Photo of Elijah Sells

A native of Muscatine, Iowa, Elijah Watt Sells' talent and diligence took him to the top of his profession. He studied briefly at Baker University before leaving at age 16 to become an assistant station agent for the Leavenworth, Lawrence & Galveston Railroad. His work brought him to the attention of the head office, and he was quickly promoted. By 1893, after working for a number of railroads, Sells had earned a substantial reputation as an accountant, as evidenced by his appointment to the Dockery Commission.

After the death of his partner Charles Haskins in 1903, Sells not only successfully managed the firm for more than two decades, but also had a great impact on the profession as a whole. The prestigious Elijah Watt Sells Award, established in 1923, is presented to CPA candidates who earn the highest grades on the CPA exam.

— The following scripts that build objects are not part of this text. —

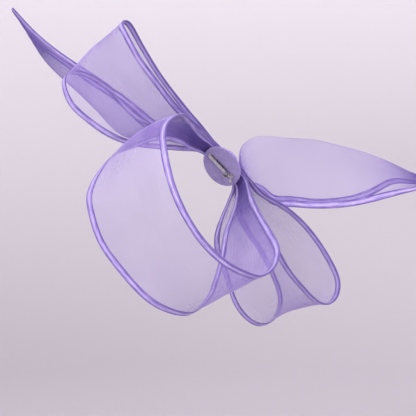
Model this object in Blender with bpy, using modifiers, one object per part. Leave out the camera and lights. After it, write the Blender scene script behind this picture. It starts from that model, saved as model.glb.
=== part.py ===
"""Fascinator headpiece: three wired organza ribbon loops and two ribbon tails, gathered under one knot
on a small covered base, which a sprung clip holds to the hair.

Frame: origin at the middle of the base's felt face, at the back of the crown; +X is the wearer's left,
-Y the way the wearer faces and +Z up. Lengths are written in millimetres and turned to metres once."""

import math

import bmesh
import bpy
import numpy as np
from mathutils import Matrix, Vector

MM = 0.001

# The base lies on the crown, its outer side facing back and up.
BASE_TILT = 28.0  # degrees that the base's outward direction rises above level
KNOT_TURN = 0.6  # sine of the turn of the knot's axis away from straight up the head
BASE_RADIUS = 30.0
FELT = (0.0, 1.4)  # each layer's two faces, measured outwards from the felt face
DISC = (1.7, 2.9)
COVER = (3.2, 3.8)
COVER_WALL = 0.4
COVER_BEVEL = 0.8
COVER_CORNER = 0.3
FELT_OVERHANG = 0.4
RIM_WIRE_INSET = 1.3
AIR_GAP = 0.3  # between pieces that lie on each other
RIM_WIRE_RADIUS = 0.55
KNOT_LENGTH = 18.0
KNOT_WALL = 1.2
KNOT_SPACE = (5.3, 16.8)  # the inner faces of the knot, measured outwards
KNOT_HALF_WIDTH = 16.0
KNOT_CORNER = 4.0
KNOT_SWELL = 0.5  # how much fuller its middle is

# The ribbon.
SHEET_THICKNESS = 0.5
BINDING_WIDTH = 9.0
BINDING_CLOTH = 0.4
NARROW_BINDING = 4.0  # where a ribbon's end comes to a point
BINDING_OFFSET = 1.0  # from the sheet's middle to the middle of the binding's cloth
FOLD_DEPTH = 1.2
FOLD_BACK = 0.2  # from the ribbon's edge to the inside of the binding's fold
BINDING_SHARE = 0.2  # the most of the cloth's true width that a binding covers
CHORD_SHARE = 0.25  # and the most of the straight distance between the edges
BESIDE = 0.25  # the share of the width that a binding points at
SHEET_EXIT = 0.5  # how far past the binding the sheet still lies straight
WIRE_INSET = 1.35
WIRE_RADIUS = 0.3
SHEET_INSET = 2.2  # where the sheet's raw edge lies inside its binding
GATHER_HALF_WIDTH = 12.0
FIRST_LAYER = 6.8  # height of the lowest gathered end over the felt face
LAYER_STEP = 2.8
NECK_PLACES = (1.5, 10.0, 19.0)  # how far along the knot a gathered end is held straight
SHEET_COLUMNS = 4  # strips of the sheet between its two bindings
STATION_LENGTH = 50.0  # the longest step between two stations of a ribbon
STATION_TURN = 24.0  # degrees of bend that also make a step

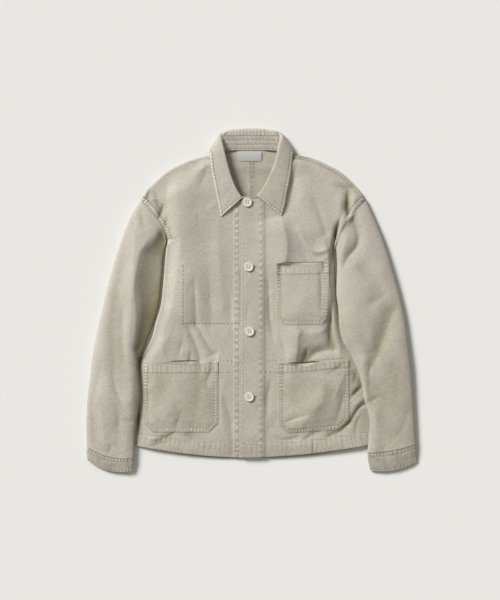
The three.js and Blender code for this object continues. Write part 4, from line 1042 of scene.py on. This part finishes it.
def pocket_top(pocket, x):
    u = (x - pocket.x0) / (pocket.x1 - pocket.x0)
    return pocket.top + pocket.rise * u - pocket.sag * np.exp(-(((u - 0.34) / 0.22) ** 2))


def mouth_gape(pocket, x):
    """How far the pocket's mouth stands open at a place across it: the width of the near-black strip that
    closes the mouth as painted shade, and how far its edge lifts.
    """
    start, end = pocket.mouth
    return pocket.gape * smooth((x - start) / 20) * smooth((end - x) / 20)


def pocket_outline(pocket, inset):
    """Corners of the pocket's sewn edge, the given distance inside it, from upper left to upper right."""
    x0, x1 = pocket.x0 + inset, pocket.x1 - inset
    low0, low1 = pocket.bottom + inset, pocket.bottom + pocket.slant + inset
    cut = pocket.corner - 0.6 * inset
    return [(x0, pocket.top), (x0, low0 + cut), (x0 + cut, low0), (x1 - cut, low1), (x1, low1 + cut),
            (x1, pocket.top + pocket.rise)]


def band_line(pocket):
    """The stitched lower edge of the pocket's band."""
    return [(pocket.x0 + 2, pocket.top - pocket.band),
            (mix(pocket.x0, pocket.x1, 0.4),
             pocket.top - pocket.band + 0.25 * (pocket.rise + pocket.band_rise)),
            (pocket.x1 - 2, pocket.top - pocket.band + pocket.rise + pocket.band_rise)]


def pocket_surface(panel, pocket, x, y):
    """Upper face of a patch pocket on its panel, and its colour marks: mottling, pale abraded edges,
    painted shade in its folds and stitch lines, and the front's painted shade carried onto it.
    """
    ground, below = front_surface(panel, x, y)
    from_top = pocket_top(pocket, x) - y
    from_edge = np.minimum(np.minimum(x - pocket.x0, pocket.x1 - x), y - pocket_edge(pocket, x))
    crown = 1.8 * smooth((from_edge - 7) / 22) * (1 - 0.6 * smooth(1 - from_top / 30))
    own = fold_height(pocket.folds, x, y) * smooth(from_edge / 12)
    z = ground + 0.35 + POCKET_CLOTH + crown + own
    z = z + 0.6 * mouth_gape(pocket, x) * np.exp(-((from_top / 9) ** 2))
    signed, _, _ = near_path(band_line(pocket), x, y)
    z = z + 0.8 * smooth(0.5 + signed / 2.2) + 0.1 * lumps(x, y, 8, 61)
    # Painted shade: darker in the pocket's fold troughs, and the front's painted shade and highlights carry
    # onto the pocket.
    wear_and_painted_shade = (0.12 * lumps(x, y, 28, 62) + 0.12 * lumps(x, y, 6, 63) + np.clip(0.08 * own, -0.5, 0.1)
            - tone(x, y))
    wear_and_painted_shade = wear_and_painted_shade + np.clip(0.5 * below, -0.4, 0.2)
    seed = 70
    for inset, pucker, side, dark in ((2.6, 1.0, 0.85, 0.9), (8.6, 0.15, 0, 0.8)):
        relief, rub_and_shade = seam_relief(x, y, pocket_outline(pocket, inset), pucker=pucker, pitch=6.8, reach=3.2,
                                  side=side, dark=dark, seed=seed)
        z, wear_and_painted_shade, seed = z + relief, wear_and_painted_shade + rub_and_shade, seed + 2
    relief, rub_and_shade = seam_relief(x, y, band_line(pocket), pucker=0.5, pitch=10.5, reach=9, side=0.9, dark=0.5,
                              seed=seed)
    z, wear_and_painted_shade = z + relief, wear_and_painted_shade + rub_and_shade
    z = z - 0.5 * np.exp(-((np.maximum(0, from_edge) / 1.0) ** 2))
    wear_and_painted_shade = wear_and_painted_shade + 0.5 * np.exp(-((np.minimum(np.maximum(0, from_edge), from_top) / 2.0) ** 2))
    return z, wear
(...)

Sells was deeply involved in all aspects of Haskins & Sells, including its firm-sponsored sporting endeavors, about which he wrote a monograph. He hosted a baseball game between employees and a team of nonemployees every year at his Westchester estate.

In 1907 the Haskins & Sells team had grown so overconfident that Sells decided to bring them down a peg or two. He hired players from the National League's New York Giants and dressed them in farm clothes to humble the firm's team.